Tesco Offices – Welwyn Garden City

Firm
  • Client Tesco,
  • size 69,965 sqft
  • Year 2018
  • Location Welwyn Garden City,
  • Industry Food / Beverage,
  • LOM architecture and design recently completed the design of The Heart Building at Tesco’s UK headquarters located in Welwyn Garden City, England.

    The Heart Building is an innovative centre for well-being, collaboration and quality assessment for UK-based retailer Tesco at the organisation’s Head Office campus in Hertfordshire.

    Situated within a tree-filled landscape, the scheme creates a people-focused work environment which encourages interaction, collaboration and creativity while promoting Tesco’s core values. The Heart Building provides flexible spaces where staff can interact with customers and suppliers to develop and present new initiatives, and assess new products, technologies and trends. The building serves as a ‘hub’, creating a focal point for employees working in nine other Tesco office buildings on the campus.

    At the core of the facility is a dramatic central atrium offering a 300m² flexible, communal, internal ‘street’ area where staff and visitors can network and collaborate, and which also serves as a space for events and presentations. The project also incorporates a Tesco ‘Academy’, an event space and a state-of-the-art gymnasium. A Tesco Express store in the building serves both Tesco staff and local people. The store will be used by Tesco to test and evaluate new product lines and systems before distributing them more widely.

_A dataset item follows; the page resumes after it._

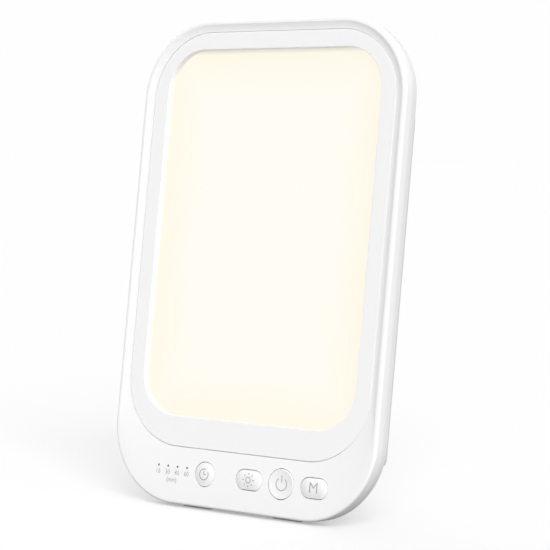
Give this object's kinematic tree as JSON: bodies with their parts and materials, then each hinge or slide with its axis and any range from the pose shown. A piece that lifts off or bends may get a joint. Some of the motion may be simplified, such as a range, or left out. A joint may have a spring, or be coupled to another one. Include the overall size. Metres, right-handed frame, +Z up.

    Architecturally, LOM has created the building form with soft, welcoming lines and natural stone and timber materials as core components. The glulam timber roof structure forms an attractive, flexible, clear-span space internally. To complement the large areas of external glazing, Rodeca polycarbonate panels have been used to create a translucent façade. This allows natural light to enter through the walls during the daytime and artificial light to pass through during the evening, when the building appears to ‘glow’ from within from light animated by the movement of people inside.

    The gentle, curving profile of the new facility and the considered landscaping surrounding it helps to soften the context of the existing office buildings on the campus, while providing areas for staff and visitors to sit in a pleasant external environment.

    The atrium roof is made of ETFE – the same material used for the domes of the Eden Project in Cornwall – which features a fritted pattern to reduce solar ingress.

    The building has been designed with a minimal number of internal fixed walls, allowing the spaces to respond to changing requirements over time. Acoustic panels have been positioned strategically throughout the building to lower background noise, particularly in the main hall, which can accommodate up to 500 people.

    Internally, LOM has worked closely with Tesco to develop a creative and inspiring environment. The timber and concrete elements of the building are complemented with the balanced use of colour in furniture, fittings and acoustic materials, and in the application of bold graphics. LOM’s design presents a raw industrial look with exposed concrete structure topped by a timber roof. A restrained palette of building finishes, including galvanised ductwork and plywood joinery, are further complemented by the furniture’s thin black metal detailing, natural tones and flashes of primary colour.